Aragorn, he of the "No Blood for Oil" t-shirt off the set, was the one who said "Open war is upon you, whether you would risk it or not." And Éowyn, in what I thought was a charmingly appealing 2nd-Amendment homage, said, "The women of this land long ago learned that even those without swords can still die upon them." The protagonists, the guys whose opinions we trust throughout the movies, are the ones who stump for war-- and if only they'd been listened to, great evil could have been averted. Nowhere in the film are we given the impression that running and hiding can have anything but disastrous consequences. That gets you nothing but a massacre in Aglarond.

Similarly with Treebeard. The fact that he and the Ents aren't going to fight is presented as a bad thing, not a virtue. (As is their interminable Entmoot, where they sway and rustle and hoom-hom their way over the course of hours and days to approving meaningless "resolutions" of their intent to do nothing at all. Heh.) Merry and Pippin have to convince them to rouse themselves to action, by showing them the trees' equivalent of the pit at the WTC. When called upon to act, they do the right thing, even though they were prepared to just sit it out.
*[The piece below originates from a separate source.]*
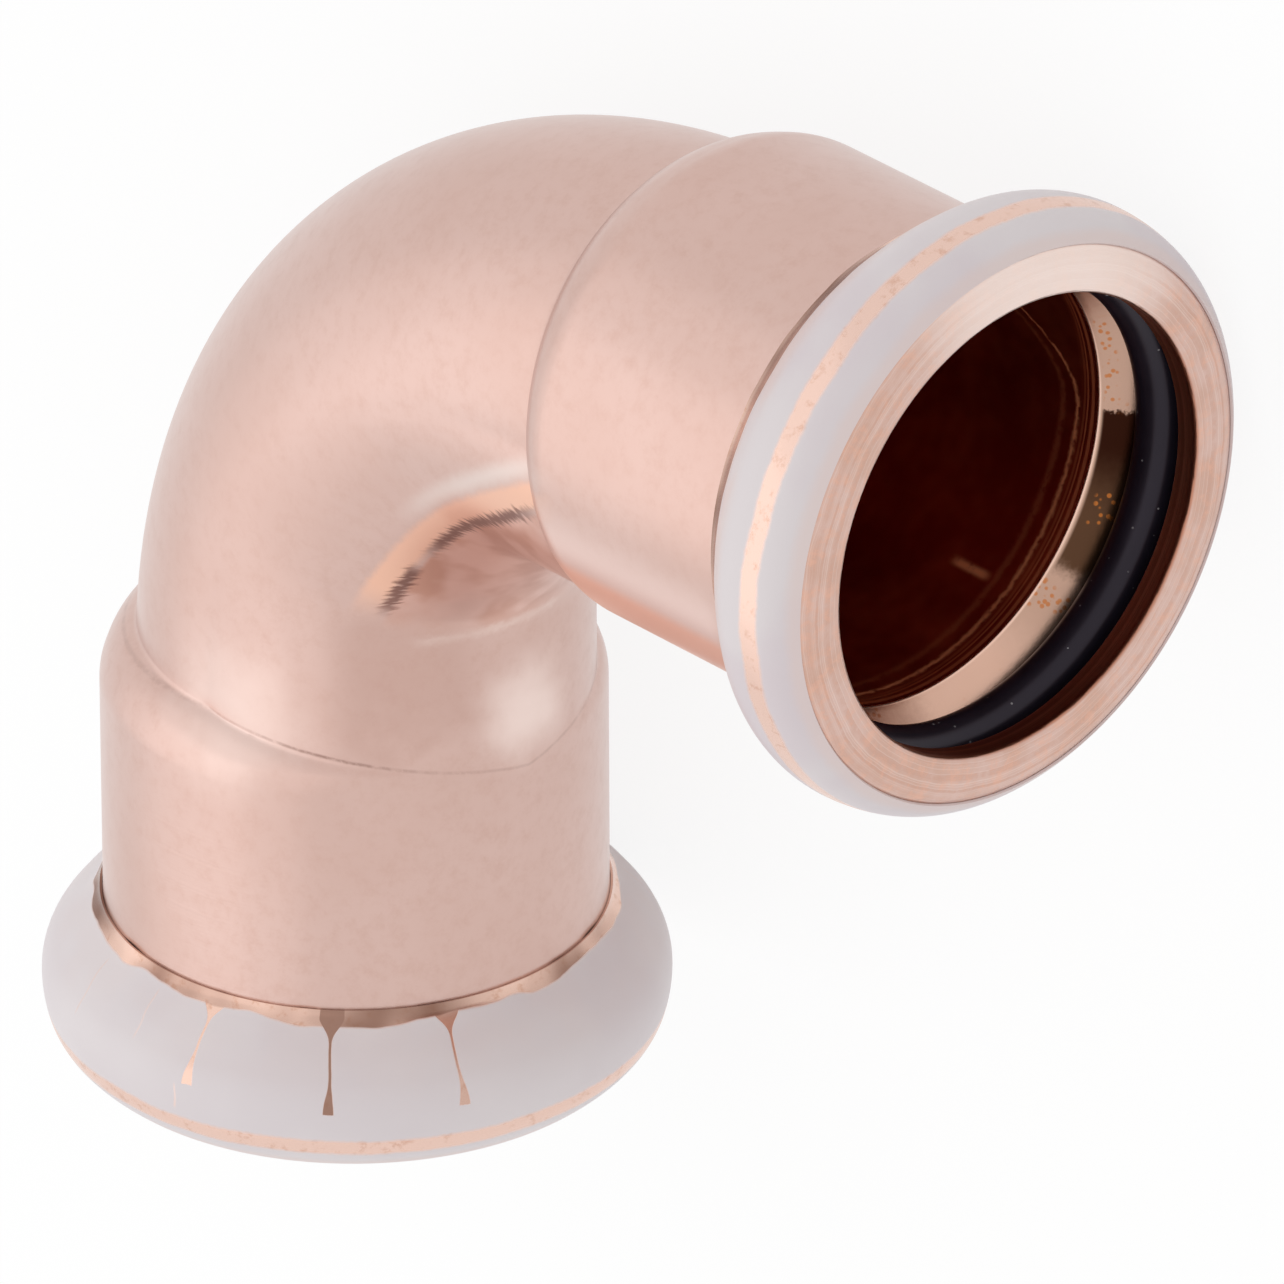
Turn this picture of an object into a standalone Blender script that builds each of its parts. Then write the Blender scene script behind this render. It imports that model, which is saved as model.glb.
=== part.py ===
"""A 90 degree copper press elbow for 28 mm pipe.

One copper tube is bent through a right angle. Each end is expanded into a socket for the pipe and rolled
out into a hollow bead, whose lip is turned back in to the bore. A rubber ring sits in each bead, and a thin
plastic sleeve is shrunk over it. The fitting lies on its side, on both beads and on the back of its bend.
"""
import math

import bmesh
import bpy
import numpy as np
from mathutils import Matrix, Vector

# Pipe and formed wall
PIPE_RADIUS = 0.0140
PIPE_CLEARANCE = 0.00015
WALL = 0.00105

# Elbow, measured from the meeting point of the two socket axes
CENTRE_TO_MOUTH = 0.0570
BEND_RADIUS = 0.0316

# Shoulder from the socket down to the tube, with its depth counted from the mouth
SHOULDER_START = 0.0240
SHOULDER_DROP = 0.0022
SHOULDER_ROUND = 0.0036
SHOULDER_FILLET = 0.0012

# Bead, with depths counted from the mouth
BEAD_HEIGHT = 0.0033
CREST_DEPTH = 0.00405
CREST_ROUND = 0.0034
FLANK_ANGLE = math.radians(38.0)
FOOT_ROUND = 0.0014

# Lip that is turned in to the bore, and the flat ring that it leaves round the mouth
LIP_CLEARANCE = 0.00025
LIP_ROUND = 0.0003
MOUTH_RING = 0.00185

# Seal ring, which stands a little proud of the lip towards the pipe
SEAL_SECTION = 0.0032
SEAL_DEPTH = 0.00425
SEAL_PROUD = 0.0004

# Indicator sleeve
SLEEVE_WALL = 0.0002
SLEEVE_CLEARANCE = 0.00025
SLEEVE_FRONT_ANGLE = math.radians(27.0)
SLEEVE_FLANK_LENGTH = 0.0027

# Facets round a socket, and along the curves of a section
FACETS_ROUND = 48
BEND_STEPS = 7
CURVE_STEPS = 3
SEAL_FACETS = 10

SOCKET_RADIUS = PIPE_RADIUS + PIPE_CLEARANCE + WALL
TUBE_RADIUS = SOCKET_RADIUS - SHOULDER_DROP
CREST_RADIUS = SOCKET_RADIUS + BEAD_HEIGHT
LIP_BORE = PIPE_RADIUS + LIP_CLEARANCE
NOSE_RADIUS = LIP_BORE + MOUTH_RING
SEAL_RADIUS = LIP_BORE - SEAL_PROUD + SEAL_SECTION / 2
BEND_START = CENTRE_TO_MOUTH - BEND_RADIUS
HALF_BEND = math.radians(45.0)


def clear_scene():
    for item in list(bpy.data.objects):
        bpy.data.objects.remove(item, do_unlink=True)


def make_material(name, colour, metallic, roughness):
    material = bpy.data.materials.new(name)
    material.use_nodes = True
    shader = material.node_tree.nodes["Principled BSDF"]
    shader.inputs["Base Color"].default_value = (*colour, 1.0)
    shader.inputs["Metallic"].default_value = metallic
    shader.inputs["Roughness"].default_value = roughness
    return material


def arc(centre_s, centre_r, size_s, size_r, start, end, steps):
    """Points (depth, radius) of an arc, with angles counted from the radial direction towards the bend."""
    points = []
    for step in range(steps + 1):
        angle = start + (end - start) * step / steps
        points.append((centre_s + size_s * math.sin(angle), centre_r + size_r * math.cos(angle)))
    return points


def bead_flank_length():
    """Length of the straight flank between the round of the crest and the round of the foot."""
    rounds = (CREST_ROUND + FOOT_ROUND) * (1.0 - math.cos(FLANK_ANGLE))
    return (BEAD_HEIGHT - rounds) / math.sin(FLANK_ANGLE)


def foot_depth():
    """Depth at which the bead's foot has run out into the straight socket."""
    rounds = (CREST_ROUND + FOOT_ROUND) * math.sin(FLANK_ANGLE)
    return CREST_DEPTH + rounds + bead_flank_length() * math.cos(FLANK_ANGLE)


def shoulder_turn():
    """Angle through which the shoulder turns down from the socket before its fillet brings it level again."""
    return math.acos(max(1.0 - SHOULDER_DROP / (SHOULDER_ROUND + SHOULDER_FILLET), -1.0))


def shoulder_end():
    """Depth at which the shoulder has run out into the tube."""
    return SHOULDER_START + (SHOULDER_ROUND + SHOULDER_FILLET) * math.sin(shoulder_turn())


def shoulder(inset):
    """Shoulder from the tube out to the socket, on a skin that lies inset from the outer one."""
    fillet = arc(shoulder_end(), TUBE_RADIUS + SHOULDER_FILLET, SHOULDER_FILLET + inset,
                 SHOULDER_FILLET + inset, math.pi, math.pi + shoulder_turn(), CURVE_STEPS - 1)
    crown = arc(SHOULDER_START, SOCKET_RADIUS - SHOULDER_ROUND, SHOULDER_ROUND - inset,
                SHOULDER_ROUND - inset, shoulder_turn(), 0.0, CURVE_STEPS)
    return fillet + crown[1:]


def tube_depths():
    """Depths of the bend's rings, from the plane of symmetry back to the shoulder."""
    step = BEND_RADIUS * HALF_BEND / BEND_STEPS
    depths = [BEND_START + step * count for count in range(BEND_STEPS, 0, -1)]
    return [depth for depth in depths if depth > shoulder_end() + step / CURVE_STEPS]


def bead(inset):
    """Bead from the foot on the socket to the nose at the mouth, on a skin inset from the outer one."""
    foot = arc(foot_depth(), SOCKET_RADIUS + FOOT_ROUND, FOOT_ROUND + inset, FOOT_ROUND + inset,
               math.pi, math.pi + FLANK_ANGLE, CURVE_STEPS)
    crest = arc(CREST_DEPTH, CREST_RADIUS - CREST_ROUND, CREST_ROUND - inset, CREST_ROUND - inset,
                FLANK_ANGLE, 0.0, CURVE_STEPS)
    nose_height = CREST_RADIUS - NOSE_RADIUS
    nose = arc(CREST_DEPTH, NOSE_RADIUS - inset, CREST_DEPTH - inset, nose_height,
               0.0, -math.pi / 2, CURVE_STEPS + 1)
    return foot + crest + nose[1:]


def body_profile():
    """Section of one half of the body: down its outer skin to the mouth and back up its inner skin."""
    outer = [(depth, TUBE_RADIUS) for depth in tube_depths()] + shoulder(0.0) + bead(0.0)
    lip = arc(LIP_ROUND, LIP_BORE + LIP_ROUND, LIP_ROUND, LIP_ROUND, -math.pi / 2, -math.pi, 2)
    lip.append((WALL, LIP_BORE))
    inner = list(reversed(bead(WALL))) + list(reversed(shoulder(WALL)))
    inner += [(depth, TUBE_RADIUS - WALL) for depth in reversed(tube_depths())]
    return outer + lip + inner, len(outer)


def bend_point(point):
    """Bend a straight socket and tube: past the start of the bend, depth becomes turn."""
    turn = max(point.z - BEND_START, 0.0) / BEND_RADIUS
    if turn == 0.0:
        return point.copy()
    reach = BEND_RADIUS - point.x
    return Vector((BEND_RADIUS - reach * math.cos(turn), point.y, BEND_START + reach * math.sin(turn)))


def fill_throat(point, section_radius):
    """In the throat the tube's wall runs straight on from the socket until it meets the bend."""
    distance = math.hypot(point.x, point.y)
    cosine = point.x / distance
    across = SHOULDER_DROP * point.y / distance
    full = SHOULDER_DROP * cosine + math.sqrt(section_radius ** 2 - across ** 2)
    if distance >= full:
        return point
    return Vector((point.x * full / distance, point.y * full / distance, point.z))


def mouth_matrix(side):
    """Place and turn of a mouth in the elbow's frame: local Z runs into the socket, local X to the throat."""
    inward = Vector((-side, 1.0, 0.0)).normalized()
    throat = Vector((-side, -1.0, 0.0)).normalized()
    across = inward.cross(throat)
    turn = Matrix((throat, across, inward)).transposed().to_4x4()
    return Matrix.Translation(-CENTRE_TO_MOUTH * inward) @ turn


def make_body(material):
    """Body: half the elbow is turned and bent, and Mirror adds the other half at the plane of symmetry."""
    profile, outer_count = body_profile()
    mesh = bmesh.new()
    skin = mesh.verts.layers.int.new("skin")
    line = [mesh.verts.new((radius, 0.0, depth)) for depth, radius in profile]
    edges = [mesh.edges.new(pair) for pair in zip(line, line[1:])]
    for count, vertex in enumerate(line):
        vertex[skin] = 1 if count < outer_count else 2
    bmesh.ops.spin(mesh, geom=line + edges, cent=(0.0, 0.0, 0.0), axis=(0.0, 0.0, 1.0),
                   angle=math.tau, steps=FACETS_ROUND, use_merge=True, use_duplicate=False)
    bmesh.ops.remove_doubles(mesh, verts=mesh.verts[:], dist=1e-6)
    place = mouth_matrix(-1.0)
    for vertex in mesh.verts:
        depth = vertex.co.z
        point = bend_point(vertex.co)
        if depth > SHOULDER_START and vertex.co.x > 0.0:
            inset = 0.0 if vertex[skin] == 1 else WALL
            point = fill_throat(point, TUBE_RADIUS - inset)
        vertex.co = place @ point
        if abs(depth - BEND_START - BEND_RADIUS * HALF_BEND) < 1e-6:
            vertex.co.x = 0.0
    body = finish_mesh("elbow_body", mesh, material)
    mirror = body.modifiers.new("other_half", "MIRROR")
    mirror.use_axis = (True, False, False)
    mirror.use_mirror_merge = True
    mirror.merge_threshold = 0.00001
    return body


def finish_mesh(name, mesh, material):
    data = bpy.data.meshes.new(name)
    mesh.to_mesh(data)
    mesh.free()
    data.materials.append(material)
    data.shade_smooth()
    data.set_sharp_from_angle(angle=math.radians(35.0))
    item = bpy.data.objects.new(name, data)
    parts.objects.link(item)
    return item


def make_seal(name, side, material):
    """Seal: a round-section ring in the bead's chamber, clear of its walls all round."""
    bpy.ops.mesh.primitive_torus_add(major_segments=FACETS_ROUND, minor_segments=SEAL_FACETS,
                                     major_radius=SEAL_RADIUS, minor_radius=SEAL_SECTION / 2)
    seal = bpy.context.object
    seal.name = name
    seal.data.name = name
    seal.data.materials.append(material)
    seal.data.shade_smooth()
    for holder in list(seal.users_collection):
        holder.objects.unlink(seal)
    parts.objects.link(seal)
    seal.matrix_world = mouth_matrix(side) @ Matrix.Translation((0.0, 0.0, SEAL_DEPTH))
    return seal


def sleeve_profile():
    """Closed section of the sleeve: it follows the bead at its clearance, from the flank round to the nose."""
    sections = []
    for offset in (SLEEVE_CLEARANCE + SLEEVE_WALL, SLEEVE_CLEARANCE):
        size = CREST_ROUND + offset
        crest = arc(CREST_DEPTH, CREST_RADIUS - CREST_ROUND, size, size, FLANK_ANGLE, 0.0, CURVE_STEPS)
        end_s = crest[0][0] + SLEEVE_FLANK_LENGTH * math.cos(FLANK_ANGLE)
        end_r = crest[0][1] - SLEEVE_FLANK_LENGTH * math.sin(FLANK_ANGLE)
        height = CREST_RADIUS - NOSE_RADIUS
        nose = arc(CREST_DEPTH, NOSE_RADIUS, CREST_DEPTH + offset, height + offset,
                   0.0, SLEEVE_FRONT_ANGLE - math.pi / 2, CURVE_STEPS)
        sections.append([(end_s, end_r)] + crest + nose[1:])
    outer, inner = sections
    return outer + list(reversed(inner))


def make_sleeve(name, side, material):
    """Sleeve: its closed section is turned about the socket's axis."""
    points = sleeve_profile()
    data = bpy.data.meshes.new(name)
    edges = [(count, (count + 1) % len(points)) for count in range(len(points))]
    data.from_pydata([(radius, 0.0, depth) for depth, radius in points], edges, [])
    data.materials.append(material)
    sleeve = bpy.data.objects.new(name, data)
    parts.objects.link(sleeve)
    turned = sleeve.modifiers.new("turned", "SCREW")
    turned.angle = math.tau
    turned.steps = FACETS_ROUND
    turned.render_steps = FACETS_ROUND
    turned.use_merge_vertices = True
    turned.merge_threshold = 0.00001
    turned.use_smooth_shade = True
    sleeve.matrix_world = mouth_matrix(side)
    return sleeve


def points_of(item):
    """Every corner of an object as it is modelled, in the elbow's frame."""
    bpy.context.view_layer.update()
    seen = item.evaluated_get(bpy.context.evaluated_depsgraph_get())
    data = seen.to_mesh()
    points = np.array([item.matrix_world @ vertex.co for vertex in data.vertices])
    seen.to_mesh_clear()
    return points


def lay_down(frame, items):
    """Tip the elbow on to its two beads and the back of its bend, and centre it over the floor's origin."""
    points = np.vstack([points_of(item) for item in items])
    middle = abs(points[:, 0]) < TUBE_RADIUS
    flat, steep = 0.0, HALF_BEND
    for _ in range(50):
        tip = (flat + steep) / 2
        heights = points[:, 2] * math.cos(tip) - points[:, 1] * math.sin(tip)
        if heights[middle].min() > heights[~middle].min():
            flat = tip
        else:
            steep = tip
    turn = Matrix.Rotation(-HALF_BEND, 4, "Z") @ Matrix.Rotation(-tip, 4, "X")
    placed = points @ np.array(turn.to_3x3()).T
    low, high = placed.min(axis=0), placed.max(axis=0)
    shift = Vector((-(low[0] + high[0]) / 2, -(low[1] + high[1]) / 2, -low[2]))
    frame.matrix_world = Matrix.Translation(shift) @ turn


clear_scene()
parts = bpy.data.collections.new("press_elbow")
bpy.context.scene.collection.children.link(parts)
copper = make_material("satin_copper", (0.80, 0.56, 0.47), 1.0, 0.32)
rubber = make_material("seal_rubber", (0.02, 0.02, 0.024), 0.0, 0.5)
plastic = make_material("sleeve_plastic", (0.74, 0.73, 0.74), 0.0, 0.45)

pieces = [make_body(copper)]
for mouth, side_sign in (("left", -1.0), ("front", 1.0)):
    pieces.append(make_seal(mouth + "_seal_ring", side_sign, rubber))
    pieces.append(make_sleeve(mouth + "_indicator_sleeve", side_sign, plastic))

rest = bpy.data.objects.new("rest_pose", None)
parts.objects.link(rest)
lay_down(rest, pieces)
for piece in pieces:
    piece.parent = rest
bpy.context.view_layer.update()
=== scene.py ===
import math
from collections import namedtuple

import bmesh
import bpy
from mathutils import Matrix, Vector, noise


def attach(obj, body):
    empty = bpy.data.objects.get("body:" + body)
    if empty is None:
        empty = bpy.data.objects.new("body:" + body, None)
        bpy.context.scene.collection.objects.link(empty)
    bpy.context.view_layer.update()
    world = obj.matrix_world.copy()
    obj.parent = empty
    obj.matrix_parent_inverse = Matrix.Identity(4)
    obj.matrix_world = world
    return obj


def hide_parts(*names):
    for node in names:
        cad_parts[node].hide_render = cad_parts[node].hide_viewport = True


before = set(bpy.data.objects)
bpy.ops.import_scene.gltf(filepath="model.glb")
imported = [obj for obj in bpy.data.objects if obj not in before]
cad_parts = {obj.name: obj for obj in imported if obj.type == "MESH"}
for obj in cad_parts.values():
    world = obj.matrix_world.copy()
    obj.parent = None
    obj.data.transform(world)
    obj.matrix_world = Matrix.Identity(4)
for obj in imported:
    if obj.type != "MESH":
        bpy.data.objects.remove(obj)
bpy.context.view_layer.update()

MM = 0.001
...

And I think the audience is revulsed, by the end, at the fact that they'd been willing to just stand aside until convinced otherwise. Merry and Pippin, after all, come to the realization that if they do nothing, there won't be a Shire to go home to.

The Elves leaving Middle-Earth is seen as a cowardly move, with Arwen the virtuous exception. Haldir redeems his earlier mistrust of the Fellowship by marching to their aid, joining the coalition of the willing. And dying as part of it.

Aragorn, Gimli, and Legolas, though initially they despair, eventually come to their mutual understanding (Aragorn with his talk with the kid Haleth) that even though it may seem hopeless, it's better to stand and fight and die with dignity (and humor) than to run and hide.

Faramir eventually comes to understand that destroying the Ring is a higher calling than his own duty to legitimize himself in his father's eyes, or even to grab the Ring for Gondor. He knows (and the audience knows, even more clearly than in the book, now that we've seen the Osgiliath scene on the DVD. in which Denethor appears and makes clear just how he feels about his two sons) exactly what kind of fury he's letting himself in for from his father, once it comes out that he let the Ring go. And yet he did the right thing, and will be redeemed in the end.

And as for Aragorn's love for Arwen, I read his little mental wanderings as more of a "kissing the handkerchief before the battle" sort of thing, a spiritual goodbye. He broke off his engagement with her specifically because he knew of the duty he had, a duty that he's slowly coming to terms with ever since his shrinking from it in the first movie. The audience knows that Aragorn is destined for victory and kingship, but it also knows that he won't get there without huge sacrifice.

I don't think the undertone is that it's "okay" to run away, run away. Quite the opposite-- I think the undercurrent of running away is there, but it's very thoroughly thrust away as a viable course of action, in almost every plotline, across the board. And I think Jackson's purpose in framing these plotlines in such a way-- making everybody into a reluctant and self-interested individual, but then hitting each with some event that turns him around and makes him sacrifice for the greater good-- is intended to establish character depth and growth in everybody under a unifying theme of duty even in the darkest of circumstances. I think that's stronger, even, than the book's portrayal, where these characters are much more self-sacrificing and bound to duty from the outset than how they're portrayed in the movie-- and so they grow less.

It's certainly true that the movie has a very pastoral, anti-industrial slant to it ("The forests will burn in the fires of industry!") that is, incidentally, totally in keeping with Tolkien's own grim outlook on the urbanizing and industrializing England of the early 20th century. But that's not the same thing as promoting a reflexively anti-war stance that can be applied to today's issues. And I'll certainly grant that the allegories aren't exactly parallel either-- in LotR, the West is very clearly fighting a nigh-hopeless, defensive war against an overwhelming and aggresive attacking power, whereas in the real world whether our war is "preemptive" or "defensive" is very much dependent upon the political leanings of whom you ask. Some point to 9/11 as the Pearl Harbor of the War on Terror, while others see it as a statistical outlier that can be ignored, rendering our subsequent actions "illegitimate". Whichever way one tends, it's certainly nowhere near as obvious a set of decisions to be made in the WoT as it is in LotR.

But be that as it may, I think the upshot of all these character and plot tweaks in The Two Towers is very strongly pro-war, pro-doing-the-right-thing, pro-taking-necessary action. The movie is very clear in its insistence that the Enemy cannot be negotiated with, hidden from, or appeased, and any attempts to do so will only end in disaster. In fact, I'd wager that an avowed pacifist watching The Two Towers would be made vaguely uncomfortable by the consequences that it says await those who oppose war under any circumstances.

Or the rewards that it says await those willing to wage it.